Laser-powered 'tweezers' reveal universal mechanism viruses use to package up DNA

The research, published as a Reviewed Preprint in eLife, is described by the editors as a fundamental study that could be paradigm-shifting for our understanding of how viral DNA motors work and the precise roles of individual proteins in the motor complex. They add that the experiments provide compelling evidence for the study's conclusions.

Many viruses, including those such as herpesvirus that affect humans, use tiny motors powered by a molecule called ATP to package their genetic material into pre-assembled shells called procapsids. Understanding how these motors work is not only important for the design of antiviral drugs, but also sheds light on general biomotor mechanisms that apply to other types of motors within cells. Optical tweezers are a method in which lasers are used to hold and move sub-microscopic particles.
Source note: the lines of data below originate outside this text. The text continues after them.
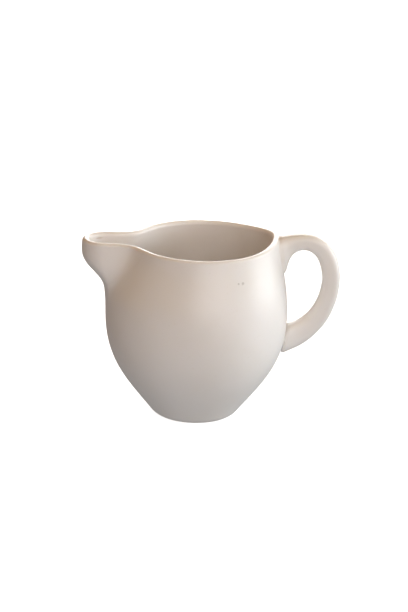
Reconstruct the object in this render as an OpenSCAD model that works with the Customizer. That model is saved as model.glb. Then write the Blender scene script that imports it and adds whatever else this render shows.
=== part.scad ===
// Porcelain cream jug: thrown-shape bowl, pinched pouring spout and a loop handle.
// The foot rests on z = 0, the bowl's axis is Z, the spout points to -X and the handle to +X.

/* [Bowl] */
// Mean height of the rim above the table
rim_height = 86.5; // [82:0.5:92]
// Radius of the bowl at its widest
belly_radius = 43.7; // [41:0.1:46]
// Height of the widest place
belly_height = 50; // [46:0.5:53]
// Outer radius of the bowl at the rim
mouth_radius = 38.5; // [37:0.1:40]
// Thickness of the wall, which is also the diameter of the rounded rim
wall = 3.4; // [2.6:0.1:4]
// Thickness of the floor above the foot ring
floor_thickness = 3.8; // [3:0.1:6]
// How much the rim rises where the handle meets it
handle_side_rise = 3; // [0:0.1:3.5]
// How much the rim rises at the spout
spout_side_rise = 0.3; // [0:0.1:2]

/* [Foot] */
// Outer radius of the flat part of the foot that touches the table
foot_radius = 17.4; // [16:0.1:18]
// Outer radius of the foot where the bowl starts
foot_top_radius = 21.6; // [20.5:0.1:22.5]
// Height of the foot ring
foot_height = 3.2; // [2.5:0.1:4]
// Width of the bare ring that touches the table
foot_land = 2.4; // [1.5:0.1:4]

/* [Spout] */
// Distance of the spout's tip from the bowl's axis
spout_reach = 55.4; // [52:0.1:58]
// Half the width of the spout
spout_half_width = 11.7; // [11:0.1:13.5]
// How far the throat is pinched in beside the spout
throat_pinch = 7.3; // [4:0.1:8]
// Radius that rounds the throat into the spout
throat_round = 24; // [12:0.1:24]
// Height of the middle of the spout's chin
chin_height = 71.3; // [69:0.1:74]
// Height over which the chin curls in, as a logistic scale
chin_softness = 3.85; // [3:0.05:4.5]

/* [Handle] */
// Half the width of the handle's bar, from side to side
handle_half_width = 4.9; // [4:0.1:6]
// Squareness of the bar's section, 2 for an ellipse
handle_squareness = 3.2; // [2.2:0.1:5]

/* [Hidden] */

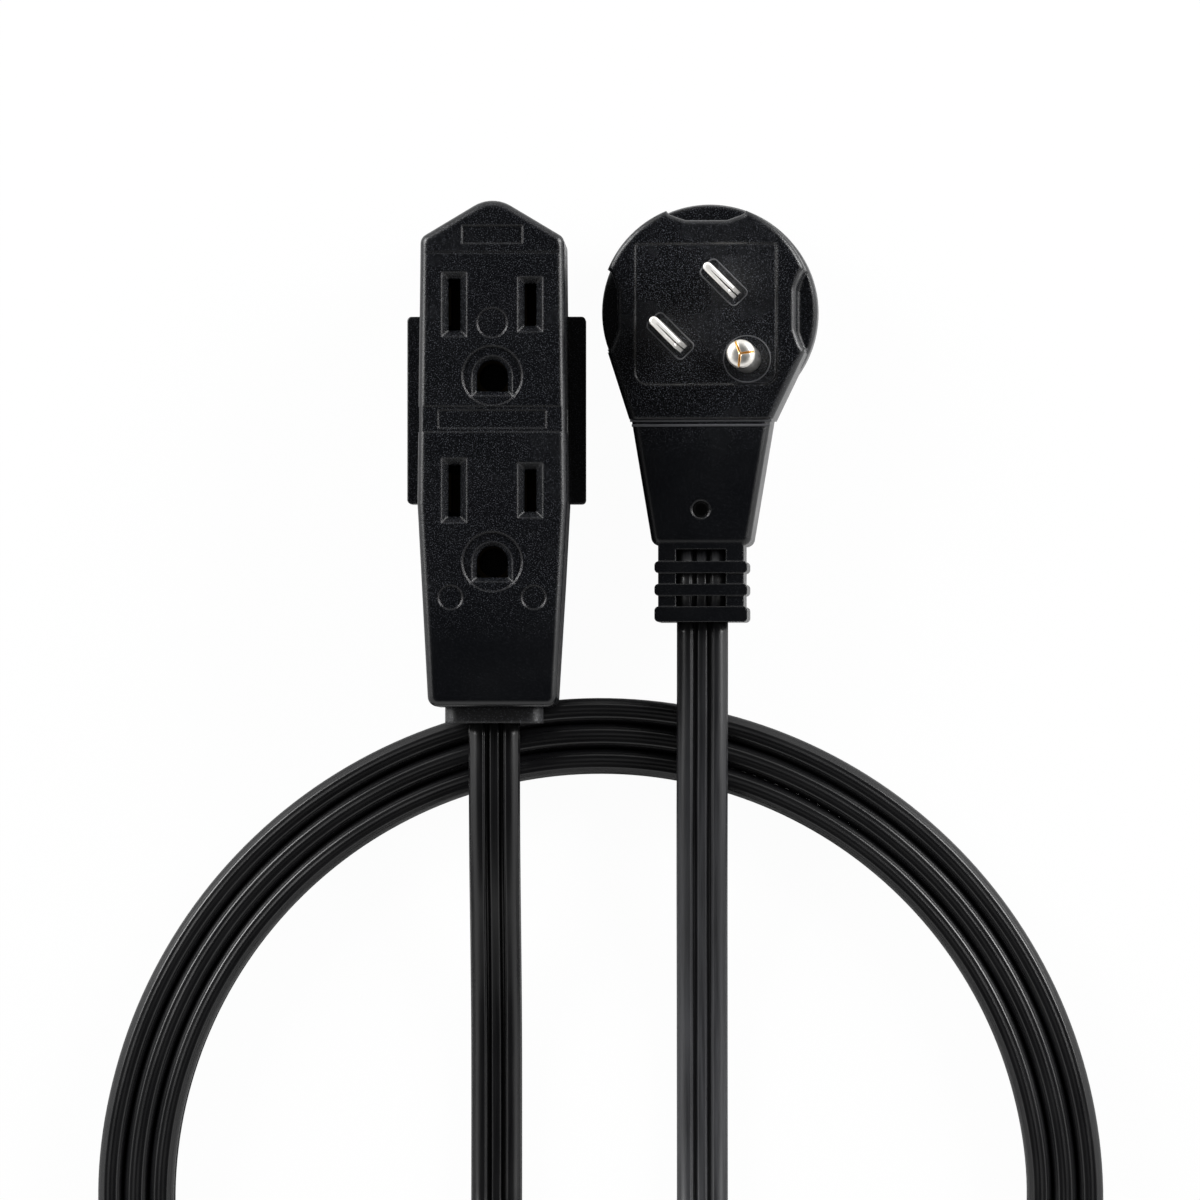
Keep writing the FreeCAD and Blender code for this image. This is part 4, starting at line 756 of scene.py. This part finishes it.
pin_radius = 0.00238
pin_neck_radius = 0.00213
pin_neck_top = 0.0163
pin_tip = 0.0356
tip_middle_height = 0.0353
tip_fall = 0.0011
tip_fullness = 2.6
tip_rings = 14
columns = 180
seam_turns = [math.radians(angle) for angle in (112, 8, 262)]
seam_depth = 0.0003
seam_width = 0.0001
seam_colour_half = 0.00018
seam_colour_low = 0.0346
shade_top = 0.0342
seam_slot, shade_slot = 1, 2


def seam_distance(reach, turn):
    """Distance of a point of the tip from the nearest of its three seams."""
    found = reach
    for seam in seam_turns:
        if math.cos(turn - seam) > 0:
            found = min(found, reach * abs(math.sin(turn - seam)))
    return found


rolled = bmesh.new()
turns = [2 * math.pi * i / columns for i in range(columns)]
pin_rows = []
for number in range(1, tip_rings + 1):
    reach = pin_radius * number / tip_rings
    fall = tip_fall * (1 - math.sqrt(max(0.0, 1 - (reach / pin_radius) ** tip_fullness)))
    row = []
    for turn in turns:
        groove = seam_depth * math.exp(-(seam_distance(reach, turn) / seam_width) ** 2)
        row.append(rolled.verts.new(on_circle(reach, turn, pin_tip - fall - groove)))
    pin_rows.append(row)
for reach, height in (
    (pin_radius, pin_neck_top), (pin_neck_radius, pin_neck_top), (pin_neck_radius, root_height),
):
    pin_rows.append([rolled.verts.new(on_circle(reach, turn, height)) for turn in turns])
tip_middle = rolled.verts.new((0, 0, tip_middle_height))
for i in range(columns):
    k = (i + 1) % columns
    face = rolled.faces.new((tip_middle, pin_rows[0][i], pin_rows[0][k]))
    face.smooth = True
    face.material_index = seam_slot
    for inner, outer in zip(pin_rows, pin_rows[1:]):
        face = rolled.faces.new((inner[i], outer[i], outer[k], inner[k]))
        face.smooth = True
        spot = face.calc_center_median()
        seam_gap = seam_distance(spot.xy.length, math.atan2(spot.y, spot.x))
        # Below the tip the pin takes the darker metal: painted shade on its shaft.
        if spot.z < shade_top:
            face.material_index = shade_slot
        elif spot.z > seam_colour_low and seam_gap < seam_colour_half:
            face.material_index = seam_slot
rolled.faces.new(list(reversed(pin_rows[-1])))
bmesh.ops.translate(rolled, verts=rolled.verts, vec=pin_middle)
round_pin = plug_piece(
    "round_pin", rolled, [pin_metal, seam_brass, painted_shade_metal],
)
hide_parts("plug_ground_pin")

carried = sorted(name for name in nodes if name.startswith("plug_") and name != "plug_cord_tail")
carried += [pin_seats, shoulder_beads, relief_cord, line_blade, neutral_blade, round_pin]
They were first developed by Arthur Ashkin who later won the Nobel Prize in Physics for the innovation in 2018. These tweezers have allowed for more detailed studies of DNA motors, including the role of key component enzymes called terminases. However, much remains to be understood about the nature of motor-DNA interactions -- such as how the motors grip DNA and what causes the motor to pause or slip.

"Studies have suggested that ATP binding causes DNA motors to grip hold of DNA, and the breakdown of ATP into ADP allows its release," says first author Brandon Rawson, a student in the Department of Physics at the University of California San Diego, USA. "To probe this interaction in more detail, we previously developed a modified optical tweezers method to study the motor of a bacterial virus called phage T4, which contains a motor protein called TerL, and showed that ATP not only triggers TerL to grip DNA, but controls the friction between motor and DNA during slipping, too. In this study, we extended this to look at a motor complex containing TerL plus a lesser-understood component protein TerS, to understand how they work together to control viral genome packaging."

The team studied the genome packaging motor containing both TerL and TerS from a bacterial virus called phage lambda, which uses a similar packaging process as human herpesvirus. When these viruses replicate, they produce multiple linked copies of their genome, which then need to be snipped apart and each genome packaged separately. One way that viruses do this is called 'unit length' genome packaging. In brief, the TerS subunit initiates packaging when it encounters a specific site called cos in the genome. TerL then cuts the genome and drives the packaging (DNA translocation) into the procapsid shell until another cos site is encountered. At this point the motor stops and TerL cuts the DNA to release the packaged particle. Although the role of TerL is known in the translocation and termination stage, whether TerS played a role during translocation was less clear.

By studying both TerL and TerS as a functioning motor in the same experiment, the team noticed that in the presence of both TerS and TerL, there was much more frequent DNA gripping and high motor-DNA friction even when there was no ATP available. This has not been observed in previous experiments when only TerL is present. When ATP or ADP were added, this further increased gripping and friction, indicating two mechanisms of motor-DNA interaction -- nucleotide-dependent and nucleotide-independent. DNA gripping was strongest when ATP was bound to the motor, weaker when ADP was attached, and weakest with no nucleotide bound at all.

In previous studies with phage T4, the team had also discovered a DNA 'end clamp' that prevents the whole DNA molecule from slipping backwards out of the procapsid during packaging. In this study, they found that the lambda phage shares this mechanism. If the DNA slips to the extent that it would completely fall out, it is caught by its end and prevented from detaching from the procapsid, even if no ATP is present.

"Our present studies, building on studies of viruses that use different packaging mechanisms, reveal universal features of the terminase motors, and suggest a role for the conserved TerS subunit during DNA packaging," says senior author Douglas Smith, UC San Diego Professor of Physics. "These findings support a conserved universal mechanism for terminase motor function, conveyed by the TerL protein, but also highlight a key difference between systems -- a much more frequent DNA grip in motors containing TerS, which suggests TerS functions as a sliding clamp. The separate end-clamp mechanism also increases the efficiency of packaging and is likely equivalent to the complex formed at the initiation of packaging, implying that our method could provide an avenue to explore factors affecting the stability of this complex."